#### [Do this]
Write out the whole of the material exactly.

#### [Supplied data]
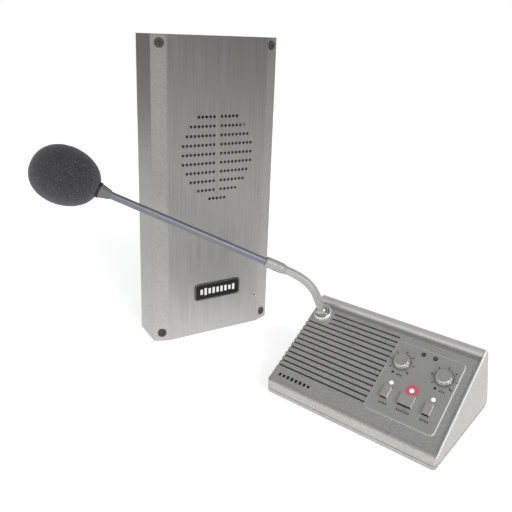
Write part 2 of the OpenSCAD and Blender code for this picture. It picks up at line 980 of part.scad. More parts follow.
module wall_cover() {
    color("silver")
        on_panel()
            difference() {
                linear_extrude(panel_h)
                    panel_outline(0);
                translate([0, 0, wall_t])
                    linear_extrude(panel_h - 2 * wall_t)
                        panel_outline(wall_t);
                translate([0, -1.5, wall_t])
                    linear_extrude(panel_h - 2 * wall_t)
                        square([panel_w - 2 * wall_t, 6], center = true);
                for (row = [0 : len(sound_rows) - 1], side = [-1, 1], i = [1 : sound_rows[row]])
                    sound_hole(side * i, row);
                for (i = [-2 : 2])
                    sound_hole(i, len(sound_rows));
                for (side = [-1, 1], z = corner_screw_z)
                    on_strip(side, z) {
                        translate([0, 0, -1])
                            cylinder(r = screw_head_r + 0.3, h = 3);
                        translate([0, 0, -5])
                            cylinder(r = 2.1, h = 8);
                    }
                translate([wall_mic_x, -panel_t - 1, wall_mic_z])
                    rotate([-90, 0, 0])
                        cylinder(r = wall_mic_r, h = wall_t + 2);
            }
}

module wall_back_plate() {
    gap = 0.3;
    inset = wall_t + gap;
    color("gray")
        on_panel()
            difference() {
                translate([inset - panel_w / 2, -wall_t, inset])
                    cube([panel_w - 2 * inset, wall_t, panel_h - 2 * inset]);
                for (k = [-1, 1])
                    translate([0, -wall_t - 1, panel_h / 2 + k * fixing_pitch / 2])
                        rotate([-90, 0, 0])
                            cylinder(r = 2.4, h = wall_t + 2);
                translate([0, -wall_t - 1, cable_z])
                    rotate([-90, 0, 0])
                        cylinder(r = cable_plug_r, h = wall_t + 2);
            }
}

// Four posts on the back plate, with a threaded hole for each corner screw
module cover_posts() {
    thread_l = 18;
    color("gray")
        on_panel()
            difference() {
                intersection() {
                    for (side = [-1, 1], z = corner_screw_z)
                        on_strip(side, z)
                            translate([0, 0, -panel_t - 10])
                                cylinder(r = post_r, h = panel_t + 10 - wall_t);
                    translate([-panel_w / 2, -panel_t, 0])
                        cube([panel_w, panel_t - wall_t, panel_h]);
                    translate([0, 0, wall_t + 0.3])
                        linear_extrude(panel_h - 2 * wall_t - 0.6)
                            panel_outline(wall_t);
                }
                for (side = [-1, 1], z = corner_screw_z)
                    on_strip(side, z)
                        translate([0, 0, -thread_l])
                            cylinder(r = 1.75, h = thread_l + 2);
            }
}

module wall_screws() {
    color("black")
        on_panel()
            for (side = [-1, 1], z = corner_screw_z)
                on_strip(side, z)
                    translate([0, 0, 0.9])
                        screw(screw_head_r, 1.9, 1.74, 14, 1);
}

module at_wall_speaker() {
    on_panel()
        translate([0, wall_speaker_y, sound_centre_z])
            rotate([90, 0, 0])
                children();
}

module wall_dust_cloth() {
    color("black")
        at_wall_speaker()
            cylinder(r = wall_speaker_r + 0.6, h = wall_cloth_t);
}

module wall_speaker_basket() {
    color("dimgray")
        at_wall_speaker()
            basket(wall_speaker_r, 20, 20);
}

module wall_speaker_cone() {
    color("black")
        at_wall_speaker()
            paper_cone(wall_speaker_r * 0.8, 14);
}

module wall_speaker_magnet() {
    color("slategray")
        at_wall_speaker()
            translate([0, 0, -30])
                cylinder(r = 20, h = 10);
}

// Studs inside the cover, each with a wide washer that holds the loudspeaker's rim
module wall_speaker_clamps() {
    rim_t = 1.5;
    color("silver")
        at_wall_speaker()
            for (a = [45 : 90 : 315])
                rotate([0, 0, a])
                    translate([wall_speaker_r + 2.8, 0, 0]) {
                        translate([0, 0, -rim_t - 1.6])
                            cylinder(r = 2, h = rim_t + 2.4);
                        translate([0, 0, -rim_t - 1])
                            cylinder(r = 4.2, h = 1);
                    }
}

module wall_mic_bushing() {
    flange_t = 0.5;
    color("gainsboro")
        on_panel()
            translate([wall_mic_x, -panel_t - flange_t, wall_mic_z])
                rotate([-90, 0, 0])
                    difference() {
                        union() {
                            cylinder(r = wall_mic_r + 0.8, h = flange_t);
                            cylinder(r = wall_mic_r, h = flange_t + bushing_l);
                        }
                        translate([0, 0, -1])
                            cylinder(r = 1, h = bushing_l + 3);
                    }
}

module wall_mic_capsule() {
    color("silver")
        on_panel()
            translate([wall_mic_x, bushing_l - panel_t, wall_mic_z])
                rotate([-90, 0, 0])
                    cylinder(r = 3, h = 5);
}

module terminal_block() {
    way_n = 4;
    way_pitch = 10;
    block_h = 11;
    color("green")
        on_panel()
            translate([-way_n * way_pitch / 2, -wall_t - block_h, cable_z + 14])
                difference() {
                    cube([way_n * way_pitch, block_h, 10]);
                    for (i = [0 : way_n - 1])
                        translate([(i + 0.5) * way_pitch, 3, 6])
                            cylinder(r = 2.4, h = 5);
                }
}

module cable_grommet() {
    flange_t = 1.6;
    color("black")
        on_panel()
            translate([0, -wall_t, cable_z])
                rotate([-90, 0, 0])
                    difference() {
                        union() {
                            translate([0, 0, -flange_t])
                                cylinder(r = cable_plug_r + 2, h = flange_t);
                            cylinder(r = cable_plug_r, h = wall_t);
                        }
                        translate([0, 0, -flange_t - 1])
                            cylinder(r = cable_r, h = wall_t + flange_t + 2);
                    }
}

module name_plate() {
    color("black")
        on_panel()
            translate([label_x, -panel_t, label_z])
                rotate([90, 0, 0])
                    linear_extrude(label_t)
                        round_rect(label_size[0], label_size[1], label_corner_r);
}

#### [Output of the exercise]
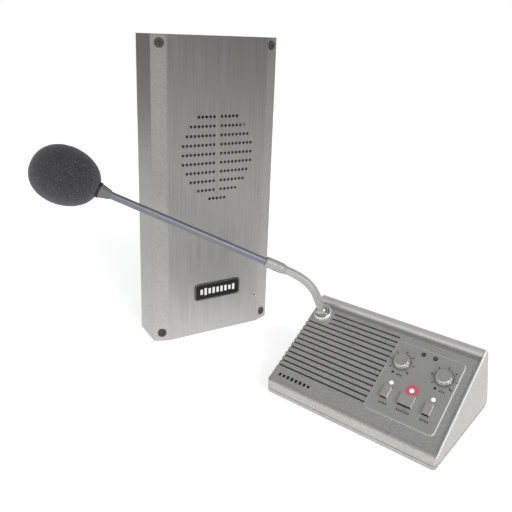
Write part 2 of the OpenSCAD and Blender code for this picture. It picks up at line 980 of part.scad. More parts follow.
module wall_cover() {
    color("silver")
        on_panel()
            difference() {
                linear_extrude(panel_h)
                    panel_outline(0);
                translate([0, 0, wall_t])
                    linear_extrude(panel_h - 2 * wall_t)
                        panel_outline(wall_t);
                translate([0, -1.5, wall_t])
                    linear_extrude(panel_h - 2 * wall_t)
                        square([panel_w - 2 * wall_t, 6], center = true);
                for (row = [0 : len(sound_rows) - 1], side = [-1, 1], i = [1 : sound_rows[row]])
                    sound_hole(side * i, row);
                for (i = [-2 : 2])
                    sound_hole(i, len(sound_rows));
                for (side = [-1, 1], z = corner_screw_z)
                    on_strip(side, z) {
                        translate([0, 0, -1])
                            cylinder(r = screw_head_r + 0.3, h = 3);
                        translate([0, 0, -5])
                            cylinder(r = 2.1, h = 8);
                    }
                translate([wall_mic_x, -panel_t - 1, wall_mic_z])
                    rotate([-90, 0, 0])
                        cylinder(r = wall_mic_r, h = wall_t + 2);
            }
}

module wall_back_plate() {
    gap = 0.3;
    inset = wall_t + gap;
    color("gray")
        on_panel()
            difference() {
                translate([inset - panel_w / 2, -wall_t, inset])
                    cube([panel_w - 2 * inset, wall_t, panel_h - 2 * inset]);
                for (k = [-1, 1])
                    translate([0, -wall_t - 1, panel_h / 2 + k * fixing_pitch / 2])
                        rotate([-90, 0, 0])
                            cylinder(r = 2.4, h = wall_t + 2);
                translate([0, -wall_t - 1, cable_z])
                    rotate([-90, 0, 0])
                        cylinder(r = cable_plug_r, h = wall_t + 2);
            }
}

// Four posts on the back plate, with a threaded hole for each corner screw
module cover_posts() {
    thread_l = 18;
    color("gray")
        on_panel()
            difference() {
                intersection() {
                    for (side = [-1, 1], z = corner_screw_z)
                        on_strip(side, z)
                            translate([0, 0, -panel_t - 10])
                                cylinder(r = post_r, h = panel_t + 10 - wall_t);
                    translate([-panel_w / 2, -panel_t, 0])
                        cube([panel_w, panel_t - wall_t, panel_h]);
                    translate([0, 0, wall_t + 0.3])
                        linear_extrude(panel_h - 2 * wall_t - 0.6)
                            panel_outline(wall_t);
                }
                for (side = [-1, 1], z = corner_screw_z)
                    on_strip(side, z)
                        translate([0, 0, -thread_l])
                            cylinder(r = 1.75, h = thread_l + 2);
            }
}

module wall_screws() {
    color("black")
        on_panel()
            for (side = [-1, 1], z = corner_screw_z)
                on_strip(side, z)
                    translate([0, 0, 0.9])
                        screw(screw_head_r, 1.9, 1.74, 14, 1);
}

module at_wall_speaker() {
    on_panel()
        translate([0, wall_speaker_y, sound_centre_z])
            rotate([90, 0, 0])
                children();
}

module wall_dust_cloth() {
    color("black")
        at_wall_speaker()
            cylinder(r = wall_speaker_r + 0.6, h = wall_cloth_t);
}

module wall_speaker_basket() {
    color("dimgray")
        at_wall_speaker()
            basket(wall_speaker_r, 20, 20);
}

module wall_speaker_cone() {
    color("black")
        at_wall_speaker()
            paper_cone(wall_speaker_r * 0.8, 14);
}

module wall_speaker_magnet() {
    color("slategray")
        at_wall_speaker()
            translate([0, 0, -30])
                cylinder(r = 20, h = 10);
}

// Studs inside the cover, each with a wide washer that holds the loudspeaker's rim
module wall_speaker_clamps() {
    rim_t = 1.5;
    color("silver")
        at_wall_speaker()
            for (a = [45 : 90 : 315])
                rotate([0, 0, a])
                    translate([wall_speaker_r + 2.8, 0, 0]) {
                        translate([0, 0, -rim_t - 1.6])
                            cylinder(r = 2, h = rim_t + 2.4);
                        translate([0, 0, -rim_t - 1])
                            cylinder(r = 4.2, h = 1);
                    }
}

module wall_mic_bushing() {
    flange_t = 0.5;
    color("gainsboro")
        on_panel()
            translate([wall_mic_x, -panel_t - flange_t, wall_mic_z])
                rotate([-90, 0, 0])
                    difference() {
                        union() {
                            cylinder(r = wall_mic_r + 0.8, h = flange_t);
                            cylinder(r = wall_mic_r, h = flange_t + bushing_l);
                        }
                        translate([0, 0, -1])
                            cylinder(r = 1, h = bushing_l + 3);
                    }
}

module wall_mic_capsule() {
    color("silver")
        on_panel()
            translate([wall_mic_x, bushing_l - panel_t, wall_mic_z])
                rotate([-90, 0, 0])
                    cylinder(r = 3, h = 5);
}

module terminal_block() {
    way_n = 4;
    way_pitch = 10;
    block_h = 11;
    color("green")
        on_panel()
            translate([-way_n * way_pitch / 2, -wall_t - block_h, cable_z + 14])
                difference() {
                    cube([way_n * way_pitch, block_h, 10]);
                    for (i = [0 : way_n - 1])
                        translate([(i + 0.5) * way_pitch, 3, 6])
                            cylinder(r = 2.4, h = 5);
                }
}

module cable_grommet() {
    flange_t = 1.6;
    color("black")
        on_panel()
            translate([0, -wall_t, cable_z])
                rotate([-90, 0, 0])
                    difference() {
                        union() {
                            translate([0, 0, -flange_t])
                                cylinder(r = cable_plug_r + 2, h = flange_t);
                            cylinder(r = cable_plug_r, h = wall_t);
                        }
                        translate([0, 0, -flange_t - 1])
                            cylinder(r = cable_r, h = wall_t + flange_t + 2);
                    }
}

module name_plate() {
    color("black")
        on_panel()
            translate([label_x, -panel_t, label_z])
                rotate([90, 0, 0])
                    linear_extrude(label_t)
                        round_rect(label_size[0], label_size[1], label_corner_r);
}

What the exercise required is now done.